C’est la vraie grande nou­veauté : être vrai­ment proche des Français. Pourquoi ? Sans doute car ils doivent mal vot­er. Alors, aux Français France 2 décide, sujet suiv­ant, de par­ler d’ovins et de bovins, pas ceux qui sont vic­times (ain­si que leurs pro­prié­taires) de qua­tre épidémies depuis un an, non, plutôt le bétail trans­porté par des bétail­lères sur des car­gos délabrés et trop âgés pour nav­iguer. Il fal­lait trou­ver un tel fait divers. C’est un ample reportage, avec détails, plans de coupe, images satel­lite etc. Des cadavres, qua­tre, ont été trou­vés sur des plages depuis un an. Ils provi­en­nent de bétail­lères sur lesquels les ani­maux sont mal­traités, ce qui est exact, en route vers le Moyen-Ori­ent. Le JT prend deux exem­ples pré­cis et san­guino­lents à souhait. À éviter de regarder pen­dant le repas. Le phénomène est grave : on a trou­vé un cadavre sur la plage de Cro­zon… Sur les 2064 bes­ti­aux compt­abil­isés au départ dans les cales d’un ancien trans­porteur de voitures, il n’en reste que 2060 à l’arrivée… Une pré­ci­sion finale : les navires peu­vent met­tre à l’eau d’éventuels cadavres, si une dis­tance nor­ma­tive de l’Union Européenne est respectée.

À grand JT, grands reportages donc — et grands entre­tiens. Le moment est venu de par­ler de la céré­monie de clô­ture des Jeux Par­a­lympiques. Le sujet est rapi­de, avec de belles images, rien, évidem­ment, sur les longs sif­flets à l’encontre d’Emmanuel Macron, au moment de sa présen­ta­tion au pub­lic. Le but est d’en venir à l’invité. Pour un démar­rage, France 2 frappe fort en ayant l’homme du moment à sa table (ce n’est pas le pre­mier min­istre) : Tony Estanguet. Entre­tien sym­pa­thique. Con­clu­sion : Lapix essaie de le pouss­er à dire qu’il va se lancer en poli­tique. Tout son être mon­tre qu’elle en rêvait. Il ne l’a pas fait. Raté.

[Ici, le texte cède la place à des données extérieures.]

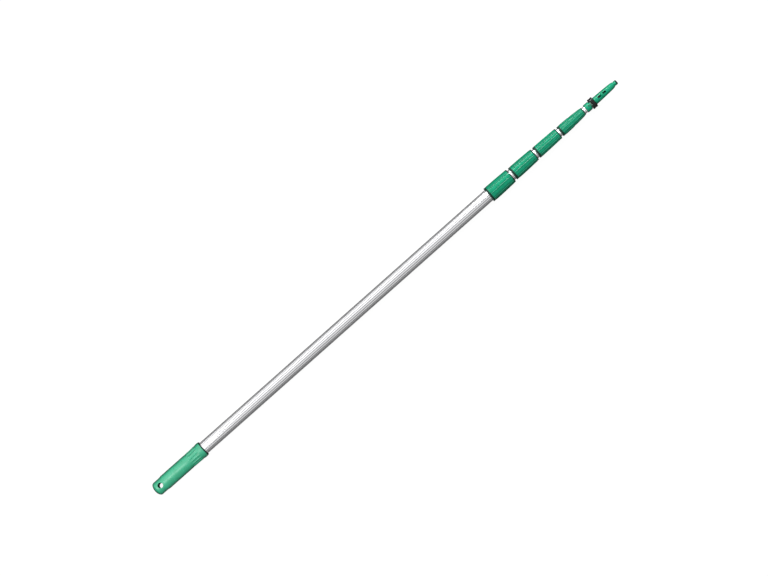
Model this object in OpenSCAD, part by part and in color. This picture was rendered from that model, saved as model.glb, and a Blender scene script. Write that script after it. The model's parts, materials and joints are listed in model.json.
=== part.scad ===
// Telescopic extension pole for window cleaning, closed to its shortest length.
// Five aluminium tubes slide in one another, each held by a twist collar. The
// butt has a grip with a hang hole, and the tip a cone that tools push onto.
// The pole lies along +X with its tip at +X. The origin is on the surface it
// lies on, under the middle of its length. All sizes are in millimetres.

/* [Tubes] */
// Outer diameter of the outermost tube
tube_d = 45; // [40:0.5:60]
// How much smaller each tube is than the one around it
tube_step = 5; // [4.5:0.1:6]
// Wall thickness of every tube
tube_wall = 1.2; // [0.9:0.1:1.4]
// Bare length of the outermost tube between the grip and the first collar
bare_len = 1296; // [600:1:2000]
// Length of tube that stays inside its neighbour at full reach
overlap_len = 180; // [120:5:260]
// Width of the two lengthwise grooves that keep a tube from turning
groove_w = 3; // [2:0.1:4]
// Depth of those grooves
groove_depth = 0.6; // [0.4:0.05:0.7]

/* [Butt grip] */
// Length of the grip
grip_len = 221; // [160:1:300]
// How far the grip's body stands over the tube
grip_over = 4.1; // [3.5:0.1:7]
// Length of the solid butt behind the tube
butt_len = 52; // [44:1:70]
// Diameter of the hang hole through the butt
hang_d = 19; // [10:0.5:20]
// Distance of the hang hole's centre from the end of the butt
hang_at = 29; // [25:0.5:32]
// How far the finger flange stands over the tube
flange_over = 6; // [5:0.1:9]

/* [Twist collars] */
// Length of the first three collars
collar_len = 100; // [92:1:130]
// Length of the last collar, which narrows towards the tip
last_collar_len = 106; // [98:1:140]
// Bare tube that shows in front of each collar when the pole is closed
collar_gap = 8; // [4:0.5:20]
// How far the back of the first collar stands over its tube
first_over = 6.5; // [5.5:0.1:10]
// How far the backs of the other collars stand over their tubes
next_over = 5.5; // [5.4:0.1:9]
// How much a collar's radius falls from back to front
collar_fall = 1.8; // [1:0.1:2]
// How much the last collar's radius falls from back to front
last_fall = 5.2; // [4:0.1:5.4]
// Number of finger flutes around a collar
flutes = 10; // [8:1:16]
// Wall thickness of the socket under each collar
socket_wall = 1.8; // [1.4:0.1:2]
// How far the socket's thread stands out
thread_h = 0.6; // [0.4:0.05:0.8]

/* [Tool cone] */
// How far the cone's base stands over the last tube
base_over = 3; // [2.5:0.1:4]
// Diameter of the cone at its back
cone_back_d = 27.2; // [27:0.1:32]
// Diameter of the cone where its tip starts to narrow
cone_front_d = 23; // [22:0.1:26]
// Length of the cone up to there
cone_len = 77; // [74:1:100]
// Diameter of the nub at the very tip
nub_d = 17; // [12:0.1:18]
// Length of the nub
nub_len = 14; // [10:0.5:20]
// How far the release ring is pulled back to free a tool
ring_travel = 6; // [4:0.1:6]

/* [Clearances] */
// Radial gap between pieces that slide or turn past each other
slide_gap = 0.3; // [0.3:0.05:0.35]
// Radial gap of a close running fit
run_gap = 0.06; // [0.03:0.01:0.1]
// Radial gap between pieces that are fixed to each other
seat_gap = 0.02; // [0:0.01:0.05]

/* [Hidden] */
$fn = 64;
eps = 0.01;
sections = 5;
collars = sections - 1;
cut = 200;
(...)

La fin approche. Il est vrai que le JT est riche en nom­bre de sujets. Vien­nent ensuite : les mésaven­tures de Kate Mid­del­ton (la parole est don­née à une spé­cial­iste anglaise de la famille royale tan­dis que sont dif­fusées des images offi­cielles incroy­ables, issues de La petite mai­son dans la prairie (?), dignes de Paris Match), celles de la cap­sule star­lin­er et de Boe­ing (Space X est cité mais le nom d’Elon Musk évité), un rapi­de tour aux Etats-Unis et donc en Penn­syl­vanie pour évo­quer le débat prési­den­tiel à venir puis c’est le grand moment, la grande nou­veauté : « Le Grand For­mat du 20 heures ».

Grand format un peu petit

Le Grand For­mat ? Un très grand reportage en sit­u­a­tion. Pour lancer le nou­veau JT, il s’agit du reportage réal­isé par Anaïs Han­quet dans le Don­bass. Plus pré­cisé­ment dans une petite ville tan­dis que les habi­tants évac­uent, l’armée russe avançant chaque jour. Musique dra­ma­tique, à la lim­ite d’une mau­vaise bande orig­i­nale de mau­vais film, témoignages éprou­vant (à l’évidence mis en scène cepen­dant), départ de la reporter vers la ligne de front présen­té comme une sorte de hasard (qui croit que l’armée ukraini­enne laisse cir­culer des jour­nal­istes de manière hasardeuse ?), extinc­tion des feux de la voiture, la jour­nal­iste chu­chote… Les sol­dats guident alors des drones pour don­ner des infor­ma­tions à l’artillerie. Le reportage donne à voir mais n’informe guère : il n’y a aucune con­tex­tu­al­i­sa­tion. Per­son­ne pour expli­quer en quoi la sit­u­a­tion du Don­bass est sin­gulière dans cette guerre. Enchaîne­ment sur Kourk, et là aus­si, sans contexte.

Que conclure ?

Le nou­veau JT de France 2 est formelle­ment bien con­stru­it, ryth­mé, avec des inter­venants (qui n’expliquent pas grand-chose de pré­cis mais ils sont là), soucieux d’en don­ner pour leur argent aux Français, en temps et en nom­bre de sujets ou de reportages. La télévi­sion publique et l’Etat (donc, nous) sor­tent les grands moyens pour repren­dre la main sur l’information. Il n’est pas impos­si­ble que la nais­sance de ce nou­veau JT soit liée au développe­ment actuel des pou­voirs de l’Arcom. Pour cela, le JT est mod­erne, aguicheur, racoleur, en apparence sérieux (ain­si le grand reportage sur le Don­bass cen­sé­ment sérieux est con­crète­ment vide). Il appa­raît assez claire­ment que ce JT est des­tiné à déclamer la parole offi­cielle. Il laisse d’ailleurs une drôle d’impression en évi­tant de dévelop­per les ques­tions de poli­tique française ou en pas­sant sous silence les sif­flets con­tre Emmanuel Macron. De même en n’évoquant pas du tout le con­flit entre Israël et le Hamas. Un drôle de silence.